Single Draw Strategy

Single Draw Lowball is known as an old-timer’s game but has recently regained a bit of popularity due to the advent of draw games on internet poker sites. On the rare occasions when a Single Draw game is spread in a brick and mortar casino, it is not uncommon to hear the familiar joke of “There are six guys playing in that lowball game, and between them they have over five hundred years of poker experience.” Single Draw Lowball can be played in both the ace-to-five and deuce-to-seven variants, and is typically seen as a cash game unless it’s part of a very generous mix of 10 games or more. This game can be played with structured betting limits or with a big bet structure, and both types offer many interesting situations and bluffing opportunities for the ambitious poker player.

Following the tips below will certainly help you maximize your profits at the Triple Draw tables.

It is Very Difficult to Complete a Two Card Draw

Many novice players get excited when they see three low cards in their hand, but the truth is that if you’re playing a hand in which you plan to draw two cards, then you had better be raising before the draw, as you are essentially bluffing. Even if the three cards you are keeping are the best three possible, you’re still a considerable dog against any reasonable one card draw, and a huge dog against a made hand. If you do in fact draw two cards and are lucky enough to make a strong hand, then you might as well go for a big bet, because no one is likely to give you much credit for a real hand.

Don’t be Afraid to Steal Before the Draw

Single draw can be played with antes but is more commonly played with blinds. In either case, if everyone has folded to you in late position, you should frequently attempt a steal raise before the draw. This is because it is difficult to be dealt a strong hand in this game and knowledgeable players are going to want to hold something good in order to call you, especially out of position. In fact, Single Draw Lowball games are sometimes played with both blinds AND antes, and if this is the case in your game, then the pot is so bloated it can often be correct to attempt a steal raise from the button almost regardless of your cards.

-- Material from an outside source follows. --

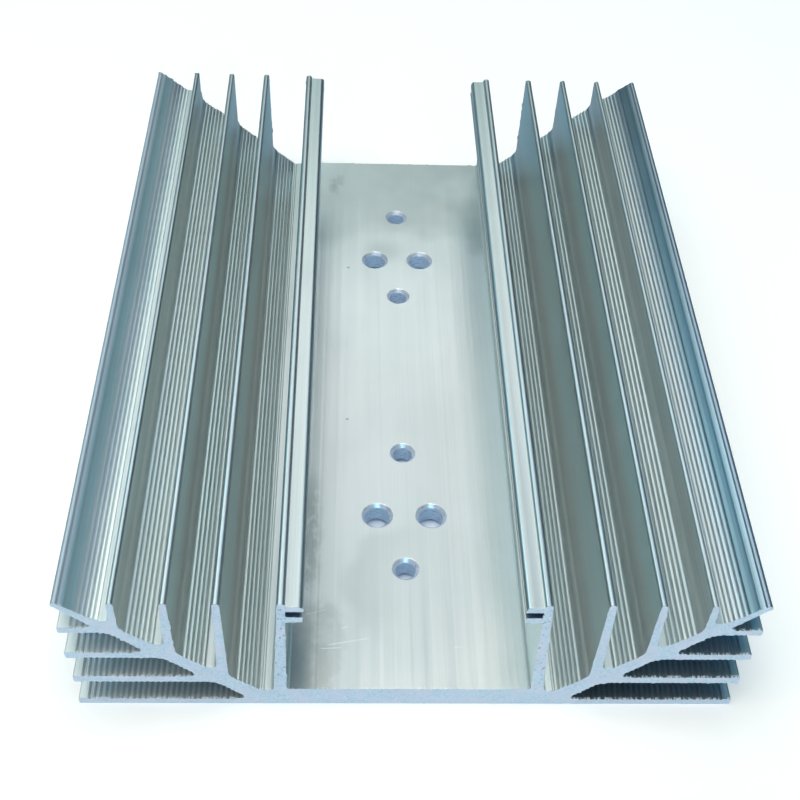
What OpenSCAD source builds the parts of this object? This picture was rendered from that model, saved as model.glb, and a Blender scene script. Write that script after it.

This is Not a Game for the Meek

Because it is so hard to be dealt a very strong hand or to make one with only one draw, and because there are no exposed or community cards in this game, there are a great many bluffing opportunities for the enterprising player. Before the draw, any late position raise or reraise is really quite suspect, and big bluffs after the draw are also not at all uncommon. Realistically, any time that both you and your opponent are drawing, if you are going to act first then you’re probably better off betting the majority of your hands, with the good hands obviously for value, and as a bluff when you catch a pair or a paint card. More so than in most other forms of poker, it really pays in Single Draw to develop specific reads on your opponents so that you can make educated guesses on their bluffing frequencies after the draw. If your “strategy” is to just fold every time someone makes a big bet when you have a weak holding, then you are going to be dead meat in this extraordinarily aggressive game.

Snowing

“Snowing” refers to a rather fun type of bluff that is specific to draw games, in which you stand pat with a weak hand, and then fire a big bet after the draw, hoping to get a fold from your opponent. Getting caught snowing occasionally can help you get paid off when you are dealt very strong pat hands, but it should only be used sparingly since most opponents will find it very odd that you are making a big bet after standing pat, and will often call you out of curiosity or suspicion. Probably the best times to try this rather daring play are when you are up against an unusually tight opponent, when you are up against a new player who is unlikely to understand such a sophisticated play, or in deuce to seven when you hold many of the key low cards in your hand so that it is more difficult for your opponent to make something strong himself.